The interactions between a single plate and the MoM structure and between multiple plates and the MoM structure are set using the check boxes as shown on the right-hand side of Figure 46.
The edit box labelled ‘Number of Reflections’ is used to specify how many reflections to take into account in the simulation (obviously). The default setting is three reflections. This means that all combinations of paths that involve 3 reflections from all combinations of plates will be taken into account in the simulation. For example, one ray might travel from the source point, hit plate 1, then plate 2, then back to plate 1 before reaching the observation point. If this path is possible and it is not shadowed by other plates in the structure, then this field will contribute to the total field at the observation point.
The plate interactions are divided into three groups of rays, namely, primary, secondary and tertiary rays. The primary rays are the single reflection and ground reflection paths.
If you have defined a structure that does not include any UTD primitives, but does include a ground, then the ground reflection will be included in the simulation results irrespective of the setting of the ‘Ground Reflection’ check box.

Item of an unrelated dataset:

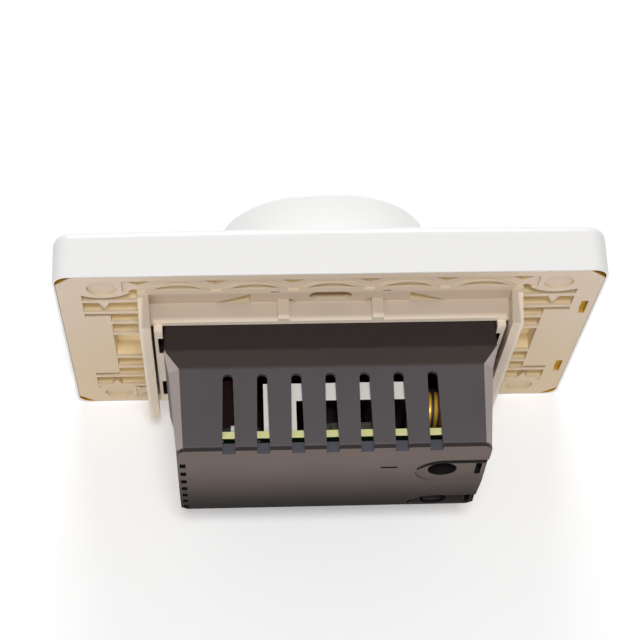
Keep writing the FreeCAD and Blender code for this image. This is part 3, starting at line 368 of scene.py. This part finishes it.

The reason for this is that the UTD options are only used if the structure contains UTD primitives.
To clear up what is meant by the various combinations of rays, let us consider what is meant by a diffracted-reflected-diffracted ray. Such a ray will leave the source point, diffract off the edge of some plate, reflect off the surface of another plate, diffract off another edge (perhaps the first edge again) and finally be incident on the observation point. When computing this field component for a single source point and a single observation point, all combinations of plates and edges are considered.
Such computations can take considerable time and it is therefore important that the number of rays used in a simulation be minimised.